* Begin Source data *
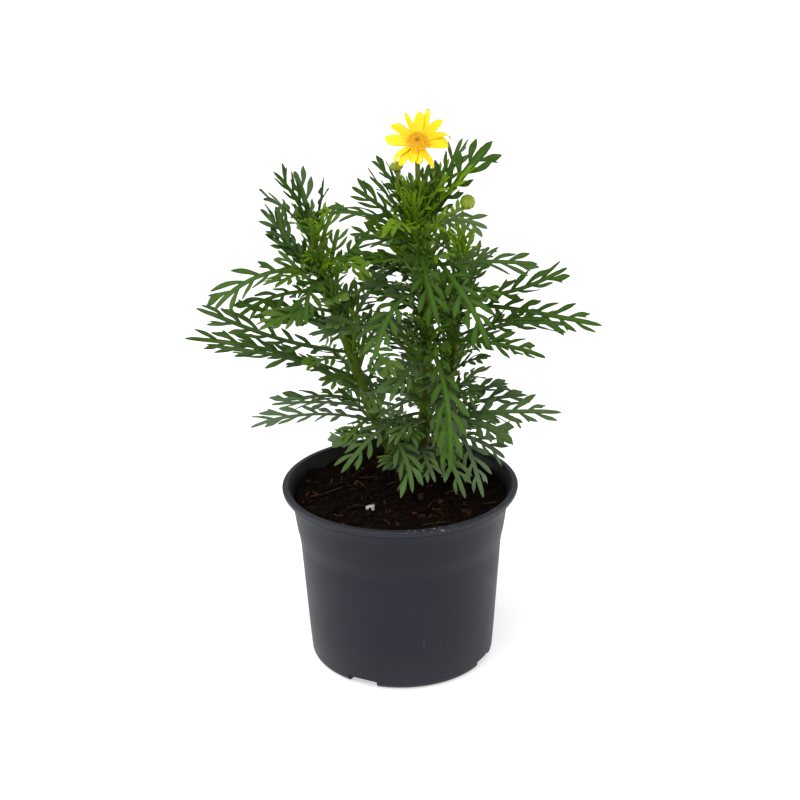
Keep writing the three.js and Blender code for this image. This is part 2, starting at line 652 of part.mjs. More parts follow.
function calyxSolid() {
  const top = -RAY_RING_THICKNESS / 2 - GAP;
  const profile = [
    [0, top - CALYX_HEIGHT - 1.4], [STALK_RADIUS, top - CALYX_HEIGHT - 1], [3.2, top - CALYX_HEIGHT],
    [CALYX_RADIUS - 0.4, top - 2.6], [CALYX_RADIUS, top], [0, top],
  ].map(([x, y]) => new THREE.Vector2(x, y));
  const bracts = (angle) => 1 + 0.04 * Math.cos(CALYX_SIDES / 2 * angle);
  return turnedSolid(profile, CALYX_SIDES, FLOWER_CENTRE, [FLOWER_TILT, 0], bracts);
}

function stalkSolid(points, radius) {
  const curve = new THREE.CatmullRomCurve3(points);
  const path = curve.getPoints(5).map((point) => point.toArray());
  return solidOf(taperedRod(path, [radius * 1.15, radius], STALK_SIDES));
}

function budSolid({ centre, radius, height, tilt }) {
  const profile = Array.from({ length: BUD_RINGS + 1 }, (_, i) => {
    const angle = radians(180 * i / BUD_RINGS - 90);
    const across = i === 0 || i === BUD_RINGS ? 0 : radius * Math.cos(angle) ** 0.8;
    return new THREE.Vector2(across, height / 2 * Math.sin(angle));
  });
  const bracts = (angle, rise) => 1 + 0.06 * Math.cos(BUD_BRACTS * angle) * (rise < 0 ? 1 : 0.7);
  return turnedSolid(profile, BUD_SIDES, new THREE.Vector3(...centre), tilt, bracts);
}

// The bud's stalk ends in a small cup just under the bud
function budStalkSolid(bud) {
  const tilt = new THREE.Euler(radians(bud.tilt[0]), radians(bud.tilt[1]), 0);
  const axis = new THREE.Vector3(0, 0, 1).applyEuler(tilt);
  const centre = new THREE.Vector3(...bud.centre);
  const seat = centre.clone().addScaledVector(axis, -bud.height / 2 - GAP);
  const cup = turnedSolid(
    [[0, -2.6], [1.3, -2.2], [2.2, -0.1], [0, 0]].map(([x, y]) => new THREE.Vector2(x, y)),
    8, seat, bud.tilt,
  );
  const points = bud.stalk.map((point) => new THREE.Vector3(...point));
  points.push(seat.clone().addScaledVector(axis, -1.2));
  return stalkSolid(points, bud.stalkRadius).add(cup);
}

function flowerStalkSolid() {
  const behind = onFlower(0, 0, -CALYX_HEIGHT - 1.8);
  const [x, y, z] = STEMS.main.path.at(-1);
  return stalkSolid([
    new THREE.Vector3(x, y, z - 4),
    new THREE.Vector3(x + 0.4, y - 0.6, z + 14),
    behind,
  ], STALK_RADIUS);
}

const leaves = allLeaves();
const mainStem = wasm.Manifold.union([
  leafyStemSolid('main', leaves),
  flowerStalkSolid(),
  calyxSolid(),
  ...Object.values(BUDS).map(budStalkSolid),
]);
const flowerRays = wasm.Manifold.union([rayRing(), ...RAYS.map(rayBlade)]);

const pottedEuryops = new THREE.Group();
pottedEuryops.name = 'potted_euryops';
pottedEuryops.add(
  meshNamed('pot', geometryOf(potSolid()), 'pot'),
  meshNamed('soil', geometryOf(soilSolid()), 'soil'),
  meshNamed('main_leafy_stem', geometryOf(mainStem), 'leaf'),
  meshNamed('left_leafy_stem', geometryOf(leafyStemSolid('left', leaves)), 'leaf'),
  meshNamed('back_leafy_stem', geometryOf(leafyStemSolid('back', leaves)), 'leaf'),
  meshNamed('flower_rays', geometryOf(flowerRays), 'ray'),
  meshNamed('flower_disc', geometryOf(discSolid()), 'disc'),
  ...Object.entries(BUDS).map(([name, bud]) => meshNamed(name, geometryOf(budSolid(bud)), 'bud')),
);

export default pottedEuryops;
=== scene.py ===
# %% [markdown]
# A potted euryops is a small bush of finely cut leaves with a yellow daisy on top. Nearly
# all of it is repeats: leaves up a stem, lobes along a leaf, rays and florets in the
# flower, crumbs on the soil. So most of this lesson builds one good leaf, ray or crumb,
# and lets Geometry Nodes repeat and bend it by a rule. The first cell loads the packed
# frame, whose solids say where each piece goes.

import math

import bmesh
import bpy
from mathutils import Matrix, Vector, noise


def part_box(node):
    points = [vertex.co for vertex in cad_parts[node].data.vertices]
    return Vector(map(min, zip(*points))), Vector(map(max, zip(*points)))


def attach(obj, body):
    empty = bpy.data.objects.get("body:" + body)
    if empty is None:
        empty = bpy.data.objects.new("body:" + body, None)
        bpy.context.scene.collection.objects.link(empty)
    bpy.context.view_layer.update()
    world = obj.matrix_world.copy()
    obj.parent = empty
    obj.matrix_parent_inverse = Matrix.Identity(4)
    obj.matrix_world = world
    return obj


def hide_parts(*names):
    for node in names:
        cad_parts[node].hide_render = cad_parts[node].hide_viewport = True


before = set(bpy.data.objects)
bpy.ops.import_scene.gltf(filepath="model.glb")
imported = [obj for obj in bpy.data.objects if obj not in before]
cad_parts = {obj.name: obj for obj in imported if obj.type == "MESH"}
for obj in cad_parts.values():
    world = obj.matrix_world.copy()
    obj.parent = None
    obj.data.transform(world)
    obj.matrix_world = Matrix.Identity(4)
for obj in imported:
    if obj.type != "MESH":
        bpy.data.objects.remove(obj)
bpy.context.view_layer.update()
MM = 0.001
print("frame nodes:", ", ".join(sorted(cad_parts)))

# %% [markdown]
# The driving sizes come from the frame where it holds them, and the rest repeats the
# part's own values in millimetres. Reading the pot's rim and height from its node keeps
# the fine pot on the plain one.

# %% Sizes taken from the frame
pot_low, pot_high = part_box("pot")
RIM_RADIUS = (pot_high[0] - pot_low[0]) / 2 / MM
POT_HEIGHT = (pot_high[2] - pot_low[2]) / MM
BASE_RADIUS = 59.2
POT_WALL = 1.4
SOIL_Z = POT_HEIGHT - 10
print("pot rim", round(2 * RIM_RADIUS, 1), "mm across,", round(POT_HEIGHT, 1), "mm high")

# %% [markdown]
# Plain meshes start as lists of points and faces. These three helpers turn such lists
# into an object, apply its modifiers, and join pieces, so that later cells can stay
# short. Every finished object stays at the origin with its place in its mesh.

# %% Mesh helpers
def new_object(name, points, faces, material=None, smooth=True):
    mesh = bpy.data.meshes.new(name)
    mesh.from_pydata([tuple(p) for p in points], [], faces)
    if smooth:
        mesh.polygons.foreach_set("use_smooth", [True] * len(mesh.polygons))
    if material:
        mesh.materials.append(material)
    piece = bpy.data.objects.new(name, mesh)
    bpy.context.collection.objects.link(piece)
    return piece


def apply_modifiers(piece):
    """Swaps the piece's mesh for the one its modifiers make, and removes them."""
    made = piece.evaluated_get(bpy.context.evaluated_depsgraph_get())
    mesh = bpy.data.meshes.new_from_object(made)
    piece.modifiers.clear()
    piece.data = mesh
    return piece


def point_attribute(piece, name, values):
    piece.data.attributes.new(name, "FLOAT", "POINT").data.foreach_set("value", list(values))


def joined(name, pieces):
    with bpy.context.temp_override(active_object=pieces[0], selected_editable_objects=pieces):
        bpy.ops.object.join()
    pieces[0].name = name
    pieces[0].data.name = name
    return pieces[0]


def report(piece):
    piece.data.calc_loop_triangles()
    print(piece.name, "has", len(piece.data.loop_triangles), "triangles")


# %% [markdown]
# A Geometry Nodes tree can hold a whole formula, but wiring every Math node by hand
# hides it. Num wraps a socket so that Python's own + - * / add the nodes, and the
# formula can be read in the code as it would be written on paper.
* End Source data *
# What you need to do:
Extract each line from the listing above, please, and repeat it exactly.

# Result of this exercise:
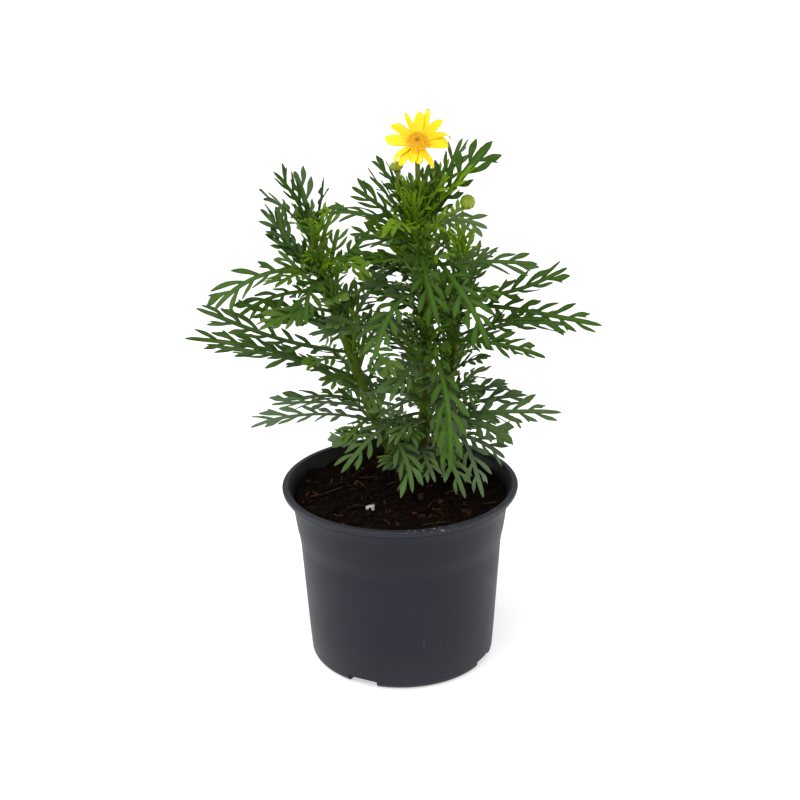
Keep writing the three.js and Blender code for this image. This is part 2, starting at line 652 of part.mjs. More parts follow.
function calyxSolid() {
  const top = -RAY_RING_THICKNESS / 2 - GAP;
  const profile = [
    [0, top - CALYX_HEIGHT - 1.4], [STALK_RADIUS, top - CALYX_HEIGHT - 1], [3.2, top - CALYX_HEIGHT],
    [CALYX_RADIUS - 0.4, top - 2.6], [CALYX_RADIUS, top], [0, top],
  ].map(([x, y]) => new THREE.Vector2(x, y));
  const bracts = (angle) => 1 + 0.04 * Math.cos(CALYX_SIDES / 2 * angle);
  return turnedSolid(profile, CALYX_SIDES, FLOWER_CENTRE, [FLOWER_TILT, 0], bracts);
}

function stalkSolid(points, radius) {
  const curve = new THREE.CatmullRomCurve3(points);
  const path = curve.getPoints(5).map((point) => point.toArray());
  return solidOf(taperedRod(path, [radius * 1.15, radius], STALK_SIDES));
}

function budSolid({ centre, radius, height, tilt }) {
  const profile = Array.from({ length: BUD_RINGS + 1 }, (_, i) => {
    const angle = radians(180 * i / BUD_RINGS - 90);
    const across = i === 0 || i === BUD_RINGS ? 0 : radius * Math.cos(angle) ** 0.8;
    return new THREE.Vector2(across, height / 2 * Math.sin(angle));
  });
  const bracts = (angle, rise) => 1 + 0.06 * Math.cos(BUD_BRACTS * angle) * (rise < 0 ? 1 : 0.7);
  return turnedSolid(profile, BUD_SIDES, new THREE.Vector3(...centre), tilt, bracts);
}

// The bud's stalk ends in a small cup just under the bud
function budStalkSolid(bud) {
  const tilt = new THREE.Euler(radians(bud.tilt[0]), radians(bud.tilt[1]), 0);
  const axis = new THREE.Vector3(0, 0, 1).applyEuler(tilt);
  const centre = new THREE.Vector3(...bud.centre);
  const seat = centre.clone().addScaledVector(axis, -bud.height / 2 - GAP);
  const cup = turnedSolid(
    [[0, -2.6], [1.3, -2.2], [2.2, -0.1], [0, 0]].map(([x, y]) => new THREE.Vector2(x, y)),
    8, seat, bud.tilt,
  );
  const points = bud.stalk.map((point) => new THREE.Vector3(...point));
  points.push(seat.clone().addScaledVector(axis, -1.2));
  return stalkSolid(points, bud.stalkRadius).add(cup);
}

function flowerStalkSolid() {
  const behind = onFlower(0, 0, -CALYX_HEIGHT - 1.8);
  const [x, y, z] = STEMS.main.path.at(-1);
  return stalkSolid([
    new THREE.Vector3(x, y, z - 4),
    new THREE.Vector3(x + 0.4, y - 0.6, z + 14),
    behind,
  ], STALK_RADIUS);
}

const leaves = allLeaves();
const mainStem = wasm.Manifold.union([
  leafyStemSolid('main', leaves),
  flowerStalkSolid(),
  calyxSolid(),
  ...Object.values(BUDS).map(budStalkSolid),
]);
const flowerRays = wasm.Manifold.union([rayRing(), ...RAYS.map(rayBlade)]);

const pottedEuryops = new THREE.Group();
pottedEuryops.name = 'potted_euryops';
pottedEuryops.add(
  meshNamed('pot', geometryOf(potSolid()), 'pot'),
  meshNamed('soil', geometryOf(soilSolid()), 'soil'),
  meshNamed('main_leafy_stem', geometryOf(mainStem), 'leaf'),
  meshNamed('left_leafy_stem', geometryOf(leafyStemSolid('left', leaves)), 'leaf'),
  meshNamed('back_leafy_stem', geometryOf(leafyStemSolid('back', leaves)), 'leaf'),
  meshNamed('flower_rays', geometryOf(flowerRays), 'ray'),
  meshNamed('flower_disc', geometryOf(discSolid()), 'disc'),
  ...Object.entries(BUDS).map(([name, bud]) => meshNamed(name, geometryOf(budSolid(bud)), 'bud')),
);

export default pottedEuryops;
=== scene.py ===
# %% [markdown]
# A potted euryops is a small bush of finely cut leaves with a yellow daisy on top. Nearly
# all of it is repeats: leaves up a stem, lobes along a leaf, rays and florets in the
# flower, crumbs on the soil. So most of this lesson builds one good leaf, ray or crumb,
# and lets Geometry Nodes repeat and bend it by a rule. The first cell loads the packed
# frame, whose solids say where each piece goes.

import math

import bmesh
import bpy
from mathutils import Matrix, Vector, noise


def part_box(node):
    points = [vertex.co for vertex in cad_parts[node].data.vertices]
    return Vector(map(min, zip(*points))), Vector(map(max, zip(*points)))


def attach(obj, body):
    empty = bpy.data.objects.get("body:" + body)
    if empty is None:
        empty = bpy.data.objects.new("body:" + body, None)
        bpy.context.scene.collection.objects.link(empty)
    bpy.context.view_layer.update()
    world = obj.matrix_world.copy()
    obj.parent = empty
    obj.matrix_parent_inverse = Matrix.Identity(4)
    obj.matrix_world = world
    return obj


def hide_parts(*names):
    for node in names:
        cad_parts[node].hide_render = cad_parts[node].hide_viewport = True


before = set(bpy.data.objects)
bpy.ops.import_scene.gltf(filepath="model.glb")
imported = [obj for obj in bpy.data.objects if obj not in before]
cad_parts = {obj.name: obj for obj in imported if obj.type == "MESH"}
for obj in cad_parts.values():
    world = obj.matrix_world.copy()
    obj.parent = None
    obj.data.transform(world)
    obj.matrix_world = Matrix.Identity(4)
for obj in imported:
    if obj.type != "MESH":
        bpy.data.objects.remove(obj)
bpy.context.view_layer.update()
MM = 0.001
print("frame nodes:", ", ".join(sorted(cad_parts)))

# %% [markdown]
# The driving sizes come from the frame where it holds them, and the rest repeats the
# part's own values in millimetres. Reading the pot's rim and height from its node keeps
# the fine pot on the plain one.

# %% Sizes taken from the frame
pot_low, pot_high = part_box("pot")
RIM_RADIUS = (pot_high[0] - pot_low[0]) / 2 / MM
POT_HEIGHT = (pot_high[2] - pot_low[2]) / MM
BASE_RADIUS = 59.2
POT_WALL = 1.4
SOIL_Z = POT_HEIGHT - 10
print("pot rim", round(2 * RIM_RADIUS, 1), "mm across,", round(POT_HEIGHT, 1), "mm high")

# %% [markdown]
# Plain meshes start as lists of points and faces. These three helpers turn such lists
# into an object, apply its modifiers, and join pieces, so that later cells can stay
# short. Every finished object stays at the origin with its place in its mesh.

# %% Mesh helpers
def new_object(name, points, faces, material=None, smooth=True):
    mesh = bpy.data.meshes.new(name)
    mesh.from_pydata([tuple(p) for p in points], [], faces)
    if smooth:
        mesh.polygons.foreach_set("use_smooth", [True] * len(mesh.polygons))
    if material:
        mesh.materials.append(material)
    piece = bpy.data.objects.new(name, mesh)
    bpy.context.collection.objects.link(piece)
    return piece


def apply_modifiers(piece):
    """Swaps the piece's mesh for the one its modifiers make, and removes them."""
    made = piece.evaluated_get(bpy.context.evaluated_depsgraph_get())
    mesh = bpy.data.meshes.new_from_object(made)
    piece.modifiers.clear()
    piece.data = mesh
    return piece


def point_attribute(piece, name, values):
    piece.data.attributes.new(name, "FLOAT", "POINT").data.foreach_set("value", list(values))


def joined(name, pieces):
    with bpy.context.temp_override(active_object=pieces[0], selected_editable_objects=pieces):
        bpy.ops.object.join()
    pieces[0].name = name
    pieces[0].data.name = name
    return pieces[0]


def report(piece):
    piece.data.calc_loop_triangles()
    print(piece.name, "has", len(piece.data.loop_triangles), "triangles")


# %% [markdown]
# A Geometry Nodes tree can hold a whole formula, but wiring every Math node by hand
# hides it. Num wraps a socket so that Python's own + - * / add the nodes, and the
# formula can be read in the code as it would be written on paper.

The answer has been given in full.